Thank you for everything !
I successfully implemented MMU activation in assembly, and it works well if i keep everything identity mapped.
Now, i have one last question : how are addresses translated when using both TTBR0 and TTBR1 ?
As the index in the table is normally used to know which part of virtual memory we're in, does the table in TTBR1 maps 0x0 to say 0x40000000 with n = 2 or to 0x0, and is invalid, and must be empty until 0x400 ? Do i need to set parameters for size of TTBR1 ? I'm a little bit confused between new versions of ARM which supports long paging modes and have these "T0SZ" "T1SZ" parameters, and the ARM ARM i have that only explains address resolution for 1 table, but ommits the case when both TTBR0 and TTBR1 are in use...

(in my code, i can't jump to higher half, i think it generates an exception... i don't really know why, but i assume it is because i missmapped memory, and i put the section descriptor at index 0x400 in the table, as i wanted it to be mapped to 0x40000000, but when i jump to my function address + 0x40000000 it crashes, and when i put the descriptor at address 0x0 in the table it does the same...)

valou3433 wrote:Thank you for everything !
I successfully implemented MMU activation in assembly, and it works well if i keep everything identity mapped.

Well done!

valou3433 wrote:Now, i have one last question : how are addresses translated when using both TTBR0 and TTBR1 ?
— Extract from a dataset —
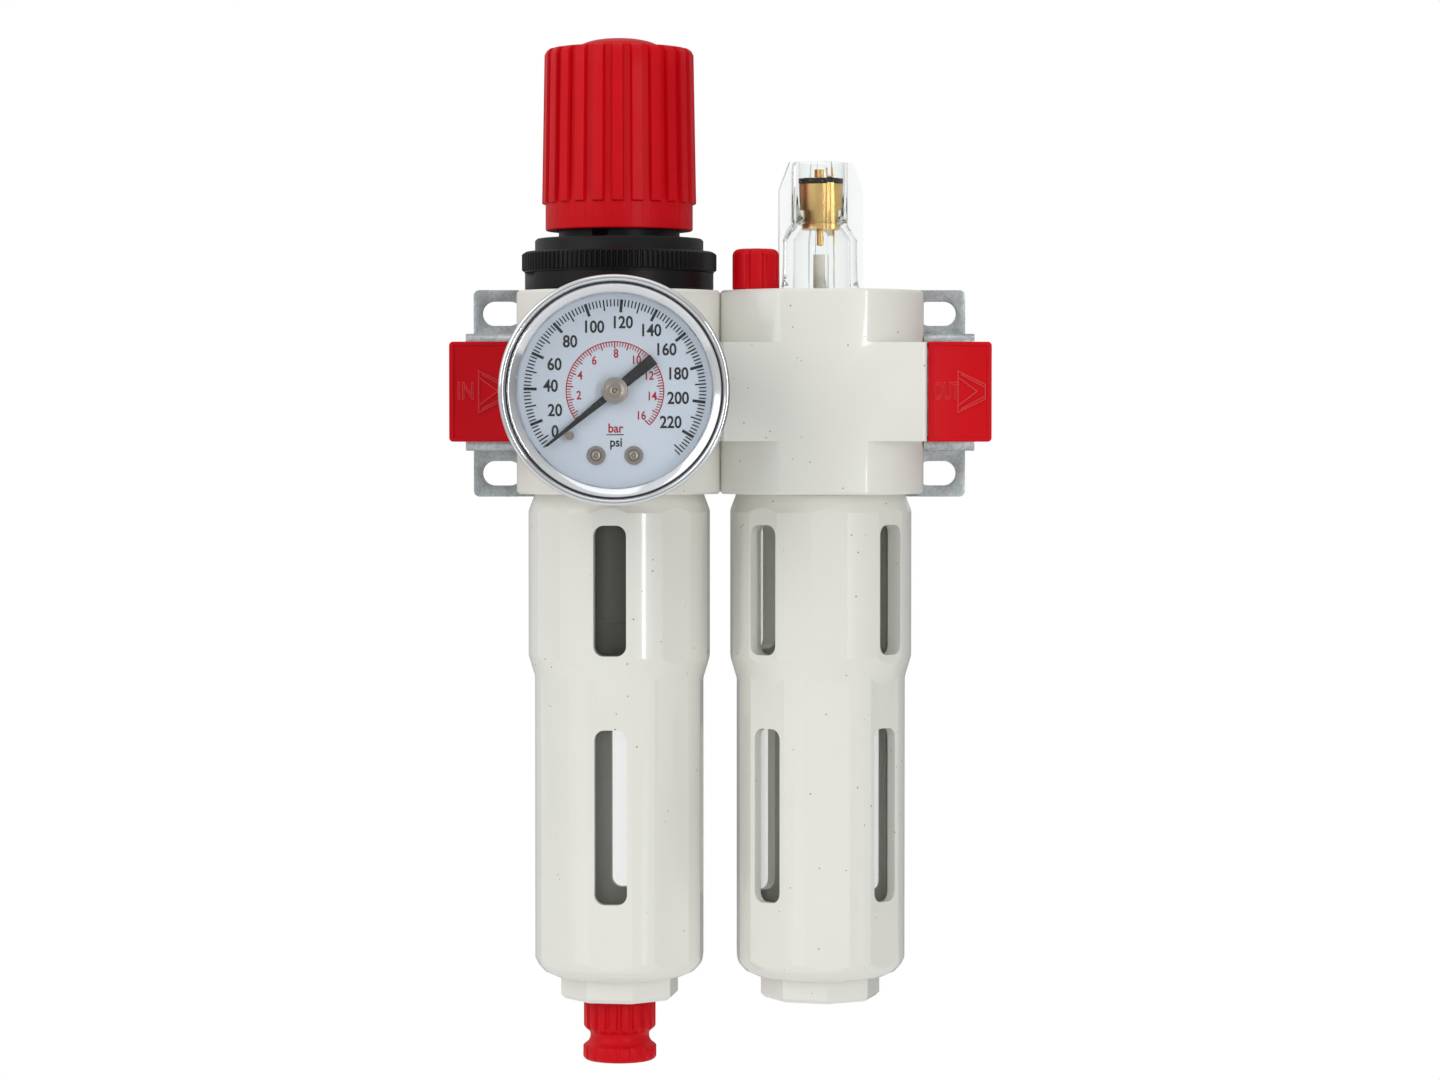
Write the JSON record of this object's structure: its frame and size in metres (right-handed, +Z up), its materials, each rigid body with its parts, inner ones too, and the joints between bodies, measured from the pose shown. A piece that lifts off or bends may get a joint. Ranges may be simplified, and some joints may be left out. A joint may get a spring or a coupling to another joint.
{
  "type": "filter regulator lubricator",
  "caption": "Compressed-air service unit: filter-regulator with pressure gauge and turning knob, and a lubricator with sight dome, in guarded clear bowls.",
  "frame": {"origin": "centre of the four wall slots, on the wall plane, midway between the two modules and at the height of the flow axis", "axes": "+X from inlet to outlet, +Y into the wall, +Z up"},
  "size_m": [0.1052, 0.0695, 0.2029],
  "materials": {
    "cream_paint": "satin gloss powder coat with fine specks",
    "red_plastic": "satin moulded plastic",
    "black_plastic": "moulded",
    "zinc_plate": "bluish zinc plate",
    "steel": "plain",
    "gauge_case_black": "black enamel",
    "chrome": "polished",
    "screw_steel": "turned",
    "dial_face": "printed enamel",
    "pointer_black": "black enamel",
    "brass": "turned",
    "rubber_black": "moulded",
    "clear_bowl": "clear polycarbonate",
    "white_nylon": "moulded nylon",
    "filter_media": "sintered, porous"
  },
  "bodies": {
    "frame": {"regulator_body": "cream_paint", "lubricator_body": "cream_paint", "inlet_port_block": "zinc_plate", "outlet_port_block": "zinc_plate", "inlet_cover": "red_plastic", "outlet_cover": "red_plastic", "tie_rods": "steel", "tie_rod_nuts": "steel", "port_seals": "rubber_black", "bonnet": "black_plastic", "panel_nut": "black_plastic", "range_spring": "steel", "diaphragm": "rubber_black", "valve_seat": "brass", "valve_guide": "black_plastic", "valve_spring": "steel", "air_deflector": "black_plastic", "filter_element": "filter_media", "filter_shroud": "black_plastic", "filter_bolt": "steel", "bowl_seals": "rubber_black", "rear_gauge_plug": "brass", "gauge_socket": "brass", "gauge_case": "gauge_case_black", "gauge_bezel": "chrome", "gauge_inner_ring": "chrome", "gauge_lens": "clear_bowl", "gauge_dial": "dial_face", "gauge_dial_screws": "screw_steel", "gauge_stop_pin": "screw_steel", "bourdon_tube": "brass", "gauge_movement_frame": "brass", "sight_dome": "clear_bowl", "sight_dome_seals": "rubber_black", "feed_valve_body": "brass", "drip_nozzle": "white_nylon", "venturi": "white_nylon", "siphon_tube": "white_nylon", "siphon_strainer": "brass", "check_ball": "steel"},
    "spindle": {"knob_spindle": "steel"},
    "knob": {"pressure_knob": "red_plastic"},
    "spring_nut": {"spring_nut": "brass"},
    "valve": {"diaphragm_plate": "steel", "valve_poppet": "brass"},
    "pointer": {"pointer_shaft": "brass", "gauge_pointer": "pointer_black", "gauge_pointer_hub": "screw_steel"},
    "sector": {"gauge_sector": "brass"},
    "filter_bowl": {"filter_bowl": "clear_bowl"},
    "filter_guard": {"filter_guard": "cream_paint"},
    "drain_stem": {"drain_stem": "white_nylon", "drain_tip_seal": "rubber_black"},
    "drain_knob": {"drain_knob": "red_plastic"},
    "lubricator_bowl": {"lubricator_bowl": "clear_bowl"},
    "lubricator_guard": {"lubricator_guard": "cream_paint"},
    "needle_seal": {"feed_needle_seal": "rubber_black"},
    "needle": {"feed_needle_screw": "brass"},
    "filler_seal": {"filler_seal": "rubber_black"},
    "filler_plug": {"filler_plug": "red_plastic"}
  },
  "joints": [
    {"name": "spindle_turn", "type": "hinge", "parent": "frame", "child": "spindle", "pos_m": [-0.02, -0.022, 0.05], "axis": [0, 0, -1], "range_deg": [0, 1800]},
    {"name": "knob_pull", "type": "slide", "parent": "spindle", "child": "knob", "axis": [0, 0, 1], "range_m": [-0.0015, 0]},
    {"name": "spring_nut_travel", "type": "slide", "parent": "frame", "child": "spring_nut", "axis": [0, 0, -1], "range_m": [0, 0.00501], "deforming": ["range_spring"]},
    {"name": "valve_travel", "type": "slide", "parent": "frame", "child": "valve", "axis": [0, 0, 1], "range_m": [-0.0008, 0], "stiffness_N_per_m": 2000, "springref_m": 0.0002, "deforming": ["valve_spring", "diaphragm"]},
    {"name": "pointer_turn", "type": "hinge", "parent": "frame", "child": "pointer", "pos_m": [-0.02, -0.062, 0], "axis": [0, 1, 0], "range_deg": [0, 264], "stiffness_Nm_per_rad": 0.0002, "springref_deg": -2.86},
    {"name": "sector_turn", "type": "hinge", "parent": "frame", "child": "sector", "pos_m": [-0.02, -0.058, 0.00864], "axis": [0, 1, 0], "range_deg": [-33.1, 0]},
    {"name": "filter_bowl_drop", "type": "slide", "parent": "frame", "child": "filter_bowl", "axis": [0, 0, -1], "range_m": [0, 0.00751]},
    {"name": "filter_guard_turn", "type": "hinge", "parent": "filter_bowl", "child": "filter_guard", "pos_m": [-0.02, -0.022, -0.06], "axis": [0, 0, -1], "range_deg": [0, 1800]},
    {"name": "drain_stem_drop", "type": "slide", "parent": "filter_bowl", "child": "drain_stem", "axis": [0, 0, -1], "range_m": [0, 0.00121]},
    {"name": "drain_turn", "type": "hinge", "parent": "drain_stem", "child": "drain_knob", "pos_m": [-0.02, -0.022, -0.125], "axis": [0, 0, -1], "range_deg": [0, 360]},
    {"name": "lubricator_bowl_drop", "type": "slide", "parent": "frame", "child": "lubricator_bowl", "axis": [0, 0, -1], "range_m": [0, 0.00751]},
    {"name": "lubricator_guard_turn", "type": "hinge", "parent": "lubricator_bowl", "child": "lubricator_guard", "pos_m": [0.02, -0.022, -0.06], "axis": [0, 0, -1], "range_deg": [0, 1800]},
    {"name": "feed_needle_lift", "type": "slide", "parent": "frame", "child": "needle_seal", "axis": [0, 0, 1], "range_m": [0, 0.00101]},
    {"name": "feed_needle_turn", "type": "hinge", "parent": "needle_seal", "child": "needle", "pos_m": [0.02, -0.022, 0.042], "axis": [0, 0, 1], "range_deg": [0, 720]},
    {"name": "filler_plug_lift", "type": "slide", "parent": "frame", "child": "filler_seal", "axis": [0, 0, 1], "range_m": [0, 0.00601]},
    {"name": "filler_plug_turn", "type": "hinge", "parent": "filler_seal", "child": "filler_plug", "pos_m": [0.007, -0.03, 0.024], "axis": [0, 0, 1], "range_deg": [0, 2160]}
  ],
  "couplings": [
    {"joint": "spring_nut_travel", "follows": "spindle_turn", "m_per_rad": 0.00015915},
    {"joint": "sector_turn", "follows": "pointer_turn", "ratio": -0.125},
    {"joint": "filter_bowl_drop", "follows": "filter_guard_turn", "m_per_rad": 0.00023873},
    {"joint": "drain_stem_drop", "follows": "drain_turn", "m_per_rad": 0.00019099},
    {"joint": "lubricator_bowl_drop", "follows": "lubricator_guard_turn", "m_per_rad": 0.00023873},
    {"joint": "feed_needle_lift", "follows": "feed_needle_turn", "m_per_rad": 0.000079577},
    {"joint": "filler_plug_lift", "follows": "filler_plug_turn", "m_per_rad": 0.00015915}
  ]
}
As I've said: for virtual addresses that have the upper bits cleared, TTBR0 is used. For those that have the upper bits set, the MMU uses TTBR1. For example: 0x00008000 is looked up using TTBR0, and 0xFFFF8000 using TTBR1. Otherwise the tables they are pointing to are identical.

valou3433 wrote:As the index in the table is normally used to know which part of virtual memory we're in, does the table in TTBR1 maps 0x0 to say 0x40000000 with n = 2 or to 0x0, and is invalid, and must be empty until 0x400 ? Do i need to set parameters for size of TTBR1 ? I'm a little bit confused between new versions of ARM which supports long paging modes and have these "T0SZ" "T1SZ" parameters, and the ARM ARM i have that only explains address resolution for 1 table, but ommits the case when both TTBR0 and TTBR1 are in use...

Take a look at the first link. It describes this in great detail, and read the official ARMv5 specification (which contains ARMv6 too).

valou3433 wrote:(in my code, i can't jump to higher half, i think it generates an exception... i don't really know why, but i assume it is because i missmapped memory, and i put the section descriptor at index 0x400 in the table, as i wanted it to be mapped to 0x40000000, but when i jump to my function address + 0x40000000 it crashes, and when i put the descriptor at address 0x0 in the table it does the same...)

Check the FSR (Fault Status Register) and FAR (Faulting Address Register), and decode their bits. That will tell you exactly what and where the problem is. You can find the detailed per bit description in the spec. A simple exception handler that dumps the registers (like this) is pretty useful too to locate the problem.

Cheers,
bzt